▶ Instruction
Reproduce the material exactly, omitting nothing.
BEGIN Dataset content
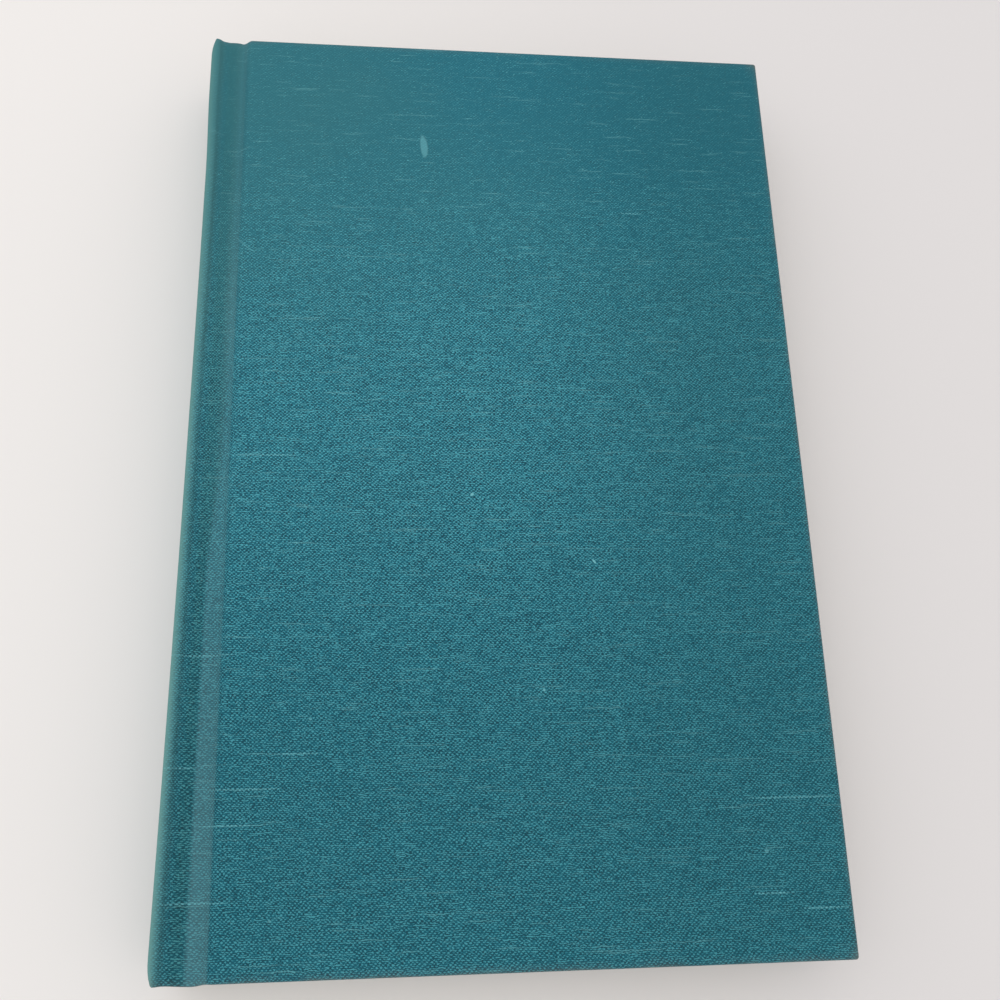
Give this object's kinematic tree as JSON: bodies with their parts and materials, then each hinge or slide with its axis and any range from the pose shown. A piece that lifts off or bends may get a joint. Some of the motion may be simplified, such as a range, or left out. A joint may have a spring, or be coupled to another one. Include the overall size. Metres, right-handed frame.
{
  "type": "hardback book",
  "caption": "Cloth-bound hardback book with a rounded hollow back, French joints and two hinged covers.",
  "frame": {"origin": "middle of the footprint, on the surface under the back cover", "axes": "+X from the spine to the fore-edge, +Y from tail to head, +Z out of the front cover"},
  "size_m": [0.1448, 0.224, 0.0227],
  "materials": {
    "book_cloth": "plain-weave teal book cloth with light slubs, matt",
    "page_paper": "uncoated cream book paper, cut edges",
    "endpaper": "plain uncoated off-white endpaper",
    "grey_board": "grey binder's board",
    "grey_card": "thin grey card",
    "kraft_paper": "brown kraft paper",
    "mull_cloth": "open stiffened cotton",
    "band_cotton": "woven cotton band with a corded edge"
  },
  "bodies": {
    "text_block": {"text_block": "page_paper", "front_flyleaf": "endpaper", "back_flyleaf": "endpaper", "mull": "mull_cloth", "spine_lining": "kraft_paper", "head_band": "band_cotton", "tail_band": "band_cotton", "spine_inlay": "grey_card", "spine_cloth": "book_cloth"},
    "front_cover": {"front_board": "grey_board", "front_cover_cloth": "book_cloth", "front_pastedown": "endpaper"},
    "back_cover": {"back_board": "grey_board", "back_cover_cloth": "book_cloth", "back_pastedown": "endpaper"}
  },
  "joints": [
    {"name": "front_cover_hinge", "type": "hinge", "parent": "text_block", "child": "front_cover", "pos_m": [-0.06975, 0, 0.0217], "axis": [0, -1, 0], "range_deg": [0, 180]},
    {"name": "back_cover_hinge", "type": "hinge", "parent": "text_block", "child": "back_cover", "pos_m": [-0.06975, 0, 0.001], "axis": [0, 1, 0], "range_deg": [0, 180]}
  ]
}
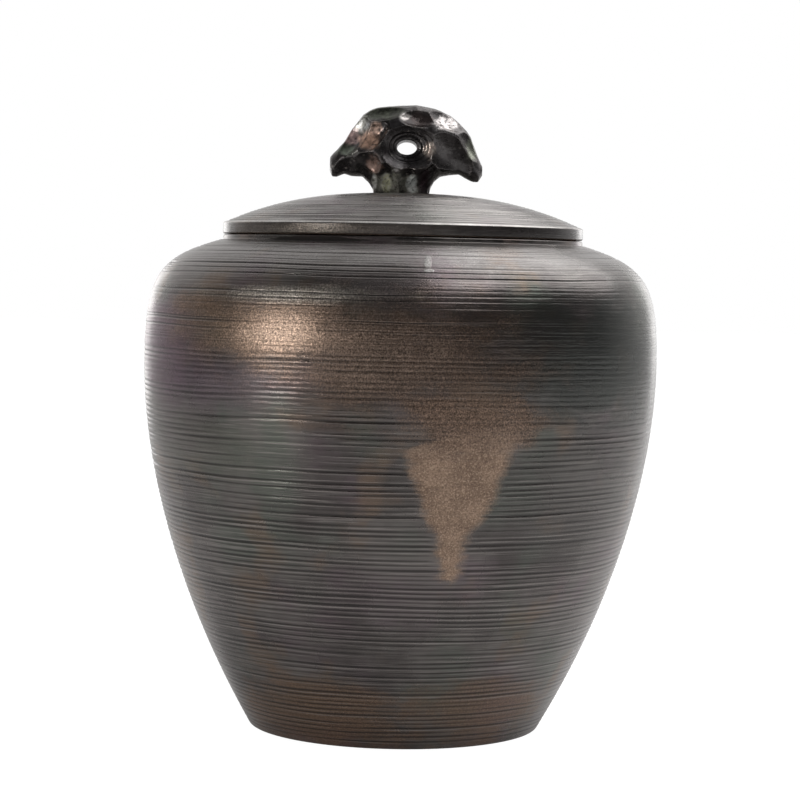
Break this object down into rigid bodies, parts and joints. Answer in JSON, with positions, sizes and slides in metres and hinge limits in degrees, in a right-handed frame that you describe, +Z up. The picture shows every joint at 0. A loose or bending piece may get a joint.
END Dataset content
▶ Full response
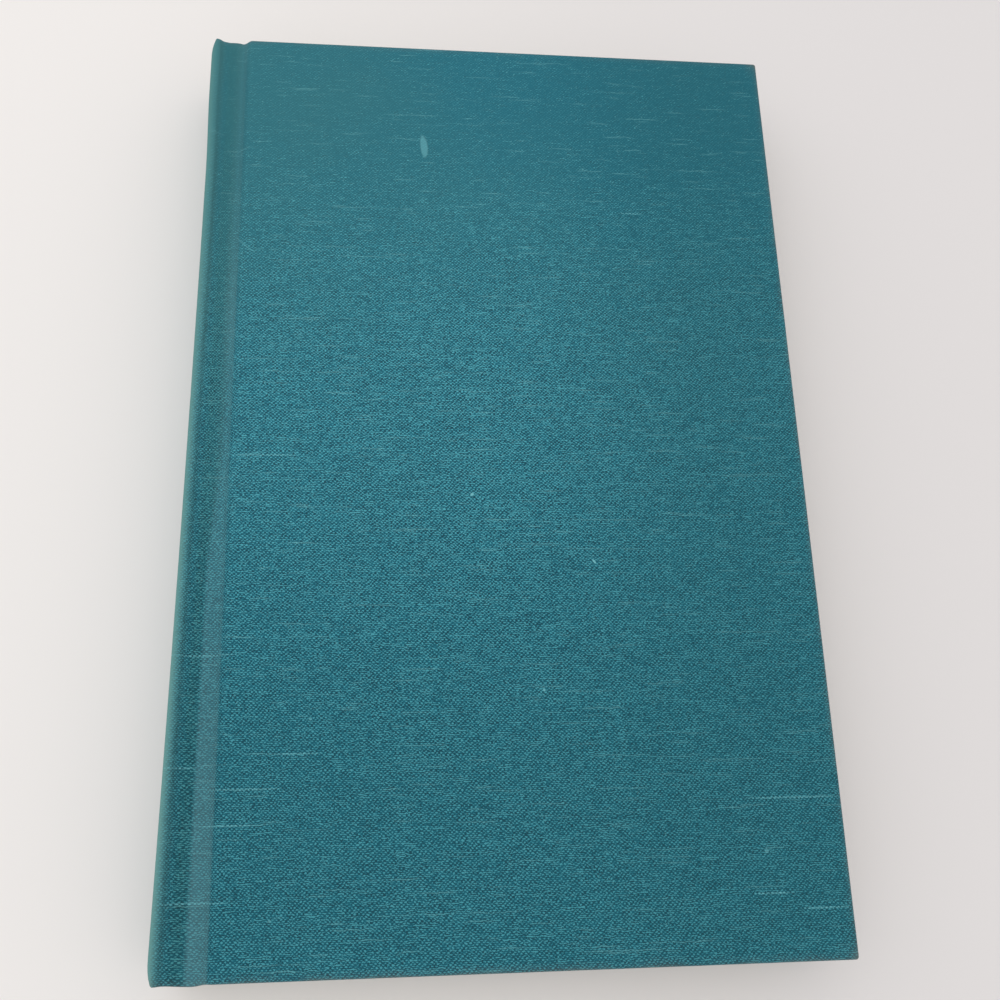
Give this object's kinematic tree as JSON: bodies with their parts and materials, then each hinge or slide with its axis and any range from the pose shown. A piece that lifts off or bends may get a joint. Some of the motion may be simplified, such as a range, or left out. A joint may have a spring, or be coupled to another one. Include the overall size. Metres, right-handed frame.
{
  "type": "hardback book",
  "caption": "Cloth-bound hardback book with a rounded hollow back, French joints and two hinged covers.",
  "frame": {"origin": "middle of the footprint, on the surface under the back cover", "axes": "+X from the spine to the fore-edge, +Y from tail to head, +Z out of the front cover"},
  "size_m": [0.1448, 0.224, 0.0227],
  "materials": {
    "book_cloth": "plain-weave teal book cloth with light slubs, matt",
    "page_paper": "uncoated cream book paper, cut edges",
    "endpaper": "plain uncoated off-white endpaper",
    "grey_board": "grey binder's board",
    "grey_card": "thin grey card",
    "kraft_paper": "brown kraft paper",
    "mull_cloth": "open stiffened cotton",
    "band_cotton": "woven cotton band with a corded edge"
  },
  "bodies": {
    "text_block": {"text_block": "page_paper", "front_flyleaf": "endpaper", "back_flyleaf": "endpaper", "mull": "mull_cloth", "spine_lining": "kraft_paper", "head_band": "band_cotton", "tail_band": "band_cotton", "spine_inlay": "grey_card", "spine_cloth": "book_cloth"},
    "front_cover": {"front_board": "grey_board", "front_cover_cloth": "book_cloth", "front_pastedown": "endpaper"},
    "back_cover": {"back_board": "grey_board", "back_cover_cloth": "book_cloth", "back_pastedown": "endpaper"}
  },
  "joints": [
    {"name": "front_cover_hinge", "type": "hinge", "parent": "text_block", "child": "front_cover", "pos_m": [-0.06975, 0, 0.0217], "axis": [0, -1, 0], "range_deg": [0, 180]},
    {"name": "back_cover_hinge", "type": "hinge", "parent": "text_block", "child": "back_cover", "pos_m": [-0.06975, 0, 0.001], "axis": [0, 1, 0], "range_deg": [0, 180]}
  ]
}
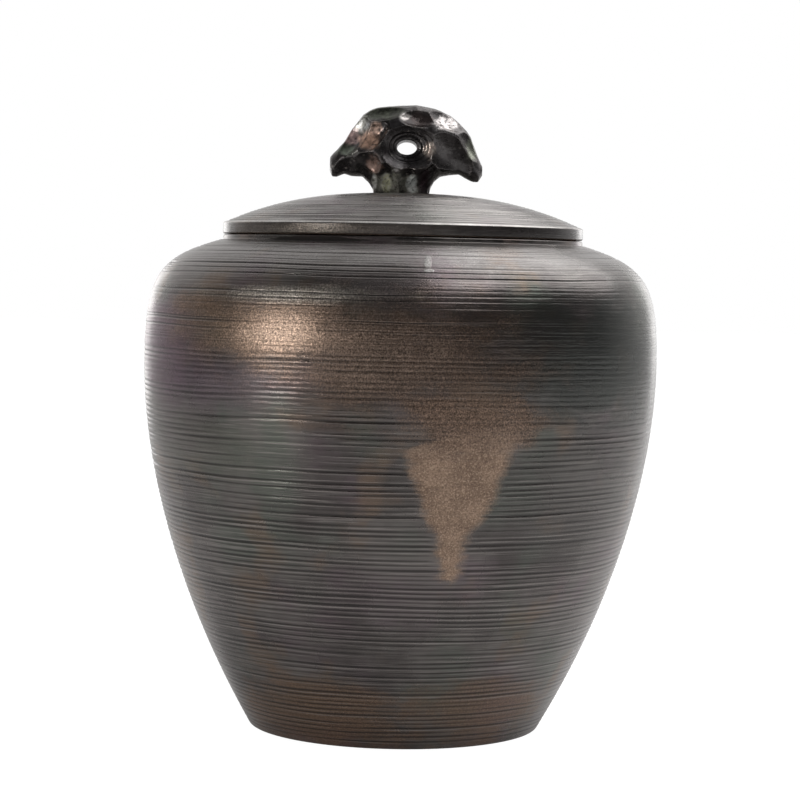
Break this object down into rigid bodies, parts and joints. Answer in JSON, with positions, sizes and slides in metres and hinge limits in degrees, in a right-handed frame that you describe, +Z up. The picture shows every joint at 0. A loose or bending piece may get a joint.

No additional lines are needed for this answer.